I would rather go back to Saturn in Scorpio. I feel like the walking dead
I have Mars in Leo and Saturn in Taurus, but the orb is too wide – over 8d. However…
Saturn in Scorpio squared Mars in Nov 2013, a year before this post. I was presented with a situation where I had to carefully rebuild. Any rash action on my part and the whole thing would have tipped over like dominoes.
This approach was maddening for me, especially since I’m Mars ruled (ASC 28 Aries), but I got good results in the end.
Mars in Capricorn square Saturn and Neptune in Libra opposed by Uranus in Cancer – triple whammy! Have gone through 62 years of it. When Saturn/Pluto transited over natal Saturn and Neptune and squared Mars at age 29 I met with violence that could have but didn’t end my life, possibly because of a natal Mars trine Jupiter. Mars square Saturn – guns, knives, violence, anger, the enemy, cuts, loss of blood, accidents. Victim of violence. If you do not positively express and control the anger you feel inwardly, you may become the victim of it. It this karmic? Yes, I believe that it stems from past life karma which had to be paid off, so I can be philosophical about it and let it go.
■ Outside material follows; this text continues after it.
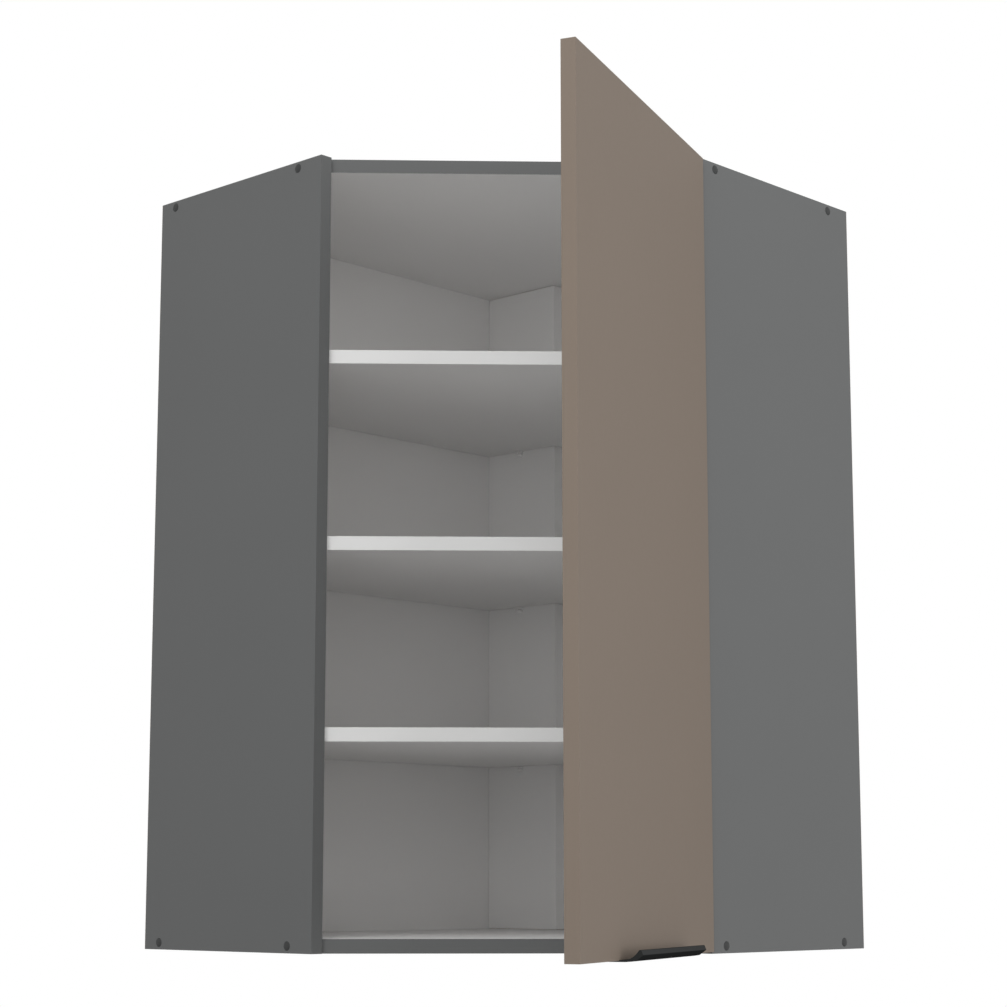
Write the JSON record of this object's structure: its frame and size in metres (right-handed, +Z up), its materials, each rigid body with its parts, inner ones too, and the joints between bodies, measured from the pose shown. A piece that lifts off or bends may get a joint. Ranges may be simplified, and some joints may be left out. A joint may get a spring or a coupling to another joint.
{
  "type": "corner wall cabinet",
  "caption": "Diagonal-front corner wall cabinet: one hinged door with a lip handle at its foot, adjustable shelves, wall hangers.",
  "frame": {"origin": "the corner where the two room walls meet, level with the cabinet underside", "axes": "+X along the right-hand wall, -Y along the left-hand wall, +Z up"},
  "size_m": [0.7474, 0.6825, 0.9],
  "materials": {
    "grey_board": "satin dust-grey melamine-faced chipboard",
    "white_board": "satin white melamine-faced board",
    "door_board": "matt taupe lacquered board",
    "dark_metal": "matt black powder coat",
    "nickel": "nickel-plated pressed steel",
    "zinc": "zinc-plated steel",
    "grey_plastic": "satin",
    "white_plastic": "satin",
    "clear_rubber": "soft translucent"
  },
  "bodies": {
    "carcass": {"bottom_board": "grey_board", "corner_strip": "white_board", "left_back_sheet": "white_board", "left_cap_bottom_front": "grey_plastic", "left_cap_bottom_rear": "grey_plastic", "left_cap_top_front": "grey_plastic", "left_cap_top_rear": "grey_plastic", "left_hanger_body": "white_plastic", "left_screw_bottom_front": "zinc", "left_screw_bottom_rear": "zinc", "left_screw_top_front": "zinc", "left_screw_top_rear": "zinc", "left_side_panel": "grey_board", "lower_hinge_arm": "nickel", "lower_hinge_plate": "nickel", "right_back_sheet": "white_board", "right_cap_bottom_front": "grey_plastic", "right_cap_bottom_rear": "grey_plastic", "right_cap_top_front": "grey_plastic", "right_cap_top_rear": "grey_plastic", "right_hanger_body": "white_plastic", "right_screw_bottom_front": "zinc", "right_screw_bottom_rear": "zinc", "right_screw_top_front": "zinc", "right_screw_top_rear": "zinc", "right_side_panel": "grey_board", "shelf_1": "white_board", "shelf_1_pin_corner": "white_plastic", "shelf_1_pin_left_front": "zinc", "shelf_1_pin_left_rear": "zinc", "shelf_1_pin_right_front": "zinc", "shelf_1_pin_right_rear": "zinc", "shelf_2": "white_board", "shelf_2_pin_corner": "white_plastic", "shelf_2_pin_left_front": "zinc", "shelf_2_pin_left_rear": "zinc", "shelf_2_pin_right_front": "zinc", "shelf_2_pin_right_rear": "zinc", "shelf_3": "white_board", "shelf_3_pin_corner": "white_plastic", "shelf_3_pin_left_front": "zinc", "shelf_3_pin_left_rear": "zinc", "shelf_3_pin_right_front": "zinc", "shelf_3_pin_right_rear": "zinc", "top_board": "grey_board", "upper_hinge_arm": "nickel", "upper_hinge_plate": "nickel"},
    "door": {"door": "door_board", "handle": "dark_metal", "bottom_door_bumper": "clear_rubber", "top_door_bumper": "clear_rubber", "lower_hinge_cup": "nickel", "upper_hinge_cup": "nickel"},
    "lower_outer_link": {"lower_hinge_outer_link": "nickel"},
    "lower_inner_link": {"lower_hinge_inner_link": "nickel"},
    "upper_outer_link": {"upper_hinge_outer_link": "nickel"},
    "upper_inner_link": {"upper_hinge_inner_link": "nickel"},
    "right_hook": {"right_hanger_hook": "zinc"},
    "left_hook": {"left_hanger_hook": "zinc"}
  },
  "joints": [
    {"name": "door_hinge", "type": "hinge", "parent": "carcass", "child": "door", "pos_m": [0.591, -0.285, 0.45], "axis": [0, 0, 1], "range_deg": [-65.6, 29.4]},
    {"name": "lower_outer_link_pivot", "type": "hinge", "parent": "carcass", "child": "lower_outer_link", "pos_m": [0.56729, -0.28875, 0.1], "axis": [0, 0, 1], "range_deg": [-65.7, 29.5]},
    {"name": "lower_inner_link_pivot", "type": "hinge", "parent": "door", "child": "lower_inner_link", "pos_m": [0.59835, -0.31311, 0.1], "axis": [0, 0, 1], "range_deg": [-29.5, 65.7]},
    {"name": "upper_outer_link_pivot", "type": "hinge", "parent": "carcass", "child": "upper_outer_link", "pos_m": [0.56729, -0.28875, 0.8], "axis": [0, 0, 1], "range_deg": [-65.7, 29.5]},
    {"name": "upper_inner_link_pivot", "type": "hinge", "parent": "door", "child": "upper_inner_link", "pos_m": [0.59835, -0.31311, 0.8], "axis": [0, 0, 1], "range_deg": [-29.5, 65.7]},
    {"name": "right_hook_adjust", "type": "slide", "parent": "carcass", "child": "right_hook", "axis": [0, 1, 0], "range_m": [-0.006, 0.0025]},
    {"name": "left_hook_adjust", "type": "slide", "parent": "carcass", "child": "left_hook", "axis": [-1, 0, 0], "range_m": [-0.006, 0.0025]}
  ],
  "couplings": [
    {"joint": "lower_outer_link_pivot", "follows": "door_hinge", "ratio": 1},
    {"joint": "lower_inner_link_pivot", "follows": "door_hinge", "ratio": -1},
    {"joint": "upper_outer_link_pivot", "follows": "door_hinge", "ratio": 1},
    {"joint": "upper_inner_link_pivot", "follows": "door_hinge", "ratio": -1}
  ]
}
This is what I have learned: Mars square Saturn – anger, frustration, victim of abuse, victim of violence, limitations as to what one can physically do or accomplish, failures, lack of business ability, struggle with building practical skills. Persistence needed but energy and ambition fluctuates – it sometimes there but often there is a lack of motivation and therefore a lack of success and accomplishment. Not a good relationship with father or men as they can be abusive or difficulty interacting with the elderly in active involvement. Not an overly strong body – must be careful with physical health and take real good care of yourself. Be careful of who is interacting with you or treating you (as in doctors) because they may also show lack of skill or ability (misdiagnoses and wrong treatments). All of this causes one to withdraw and seek to defend self against real or imagined attack. Over time you will come to realize what you can physically do and the successes will be well earned.
I have mars in gemini the 9th square saturn in virgo in the 12 conjunct my northern node conjunct Kaylee? It’s supose to be the indego child aspect. What happens with me is I think I take so much in until i cant processes my own emotions and then I explode virbally. I know when I do, people run or back off . When I was Younger I would never have to much to say, I would just fight but I would always get scared fighting because it felt like once I started I would pump so much adrilene that someone would have to pull me off that person, it was like to the death type of feeling. I have alot more self control as an adult plus I really get scared to fight because of fear for them. I don’t want to hurt anyone nor go to jail, nothing is worth that.
As far as childhood alot of abuse from people. Somewhere I turned out normal. I know I have a strong survival skill and a high intilect, a therapist did tell me that statistics say I should be a drug addict , insane or alcholic but somewhere I managed to find healthy people to bounce off of. The only thing that really goes on with me is that I get bored easily, need intillecual conversation and I have a rejection button that is very sensitive that causes relationship issues.